With four previous purpose-driven ventures on her CV, sustainability has been the consistent thread, as Mackey developed a habit for getting her hands dirty, sometimes even literally.
When her first company (a publishing group with a green mission) needed revenue, she sold $350,000 worth of magazine ads. When Native.is, the zero-to-120,000-circulation magazine needed distribution in Nashville, she said, “Why not deliver it by bike?” and hired another startup, a bicycle delivery company, to help.
When her next company needed to source organic food to provide breakfast tacos (also by bike, food cart-style) to her customers, Mackey didn’t just apply to the organic certification program—she simultaneously got a job on an organic farm and sourced her own ingredients. “I worked as a farm hand,” she laughs. “… I wanted to know what was going on with the farm, I wanted to know what ‘organic food’ meant, if the environment that it came from was better. It is way better,” she affirms.

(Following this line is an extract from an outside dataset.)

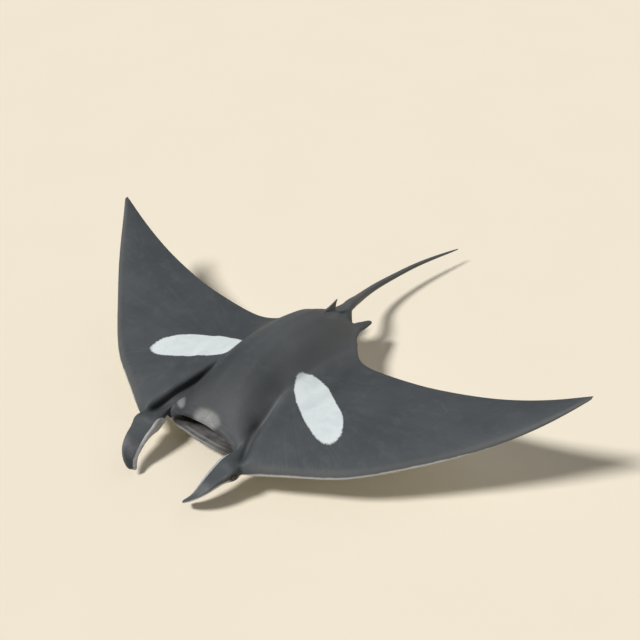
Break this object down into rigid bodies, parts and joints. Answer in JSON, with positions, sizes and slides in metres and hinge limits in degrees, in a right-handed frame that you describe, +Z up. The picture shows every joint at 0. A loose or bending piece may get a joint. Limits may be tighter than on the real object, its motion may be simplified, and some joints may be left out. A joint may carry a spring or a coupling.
{
  "type": "reef manta ray, still life-size display model",
  "caption": "Reef manta ray gliding with raised wings, head fins unrolled, mouth slightly open and whip tail, held just above the floor by a flat base with short rods.",
  "frame": {"origin": "on the floor, at the middle of the stand base's underside, under the animal's centre of mass", "axes": "+Z up, -Y towards the head, +X towards the animal's left wing tip"},
  "size_m": [3.4974, 3.0563, 0.6207],
  "materials": {
    "skin": "satin slate-grey skin, white below, with pale shoulder patches",
    "eye": "wet gloss",
    "stand_paint": "matt sand powder coat",
    "stand_steel": "brushed"
  },
  "bodies": {
    "root": {"cephalic_fin_left": "skin", "cephalic_fin_right": "skin", "dorsal_fin": "skin", "eye_left": "eye", "eye_right": "eye", "head": "skin", "lower_jaw": "skin", "pectoral_fin_left": "skin", "pectoral_fin_right": "skin", "pelvic_fin_left": "skin", "pelvic_fin_right": "skin", "stand_base": "stand_paint", "stand_rod_front": "stand_steel", "stand_rod_rear": "stand_steel", "tail_base": "skin", "tail_mid": "skin", "tail_tip": "skin", "trunk": "skin"}
  },
  "joints": []
}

Most of Unicorn Goods’ value lies in the research they’ve put into finding their products, Mackey says. “We have a portfolio of over 2,000 products and 250 brands, which is enormous for this field. There hasn’t been anyone who has aggregated this information in this way and made it available to a wider audience.”
“We’re trying to create the place to shop for vegans on the Internet. And in doing that, we hope that more and more consumers make the shift toward buying animal free products,” Mackey says.
“We’re doing for clothing and products what Whole Foods did for food.”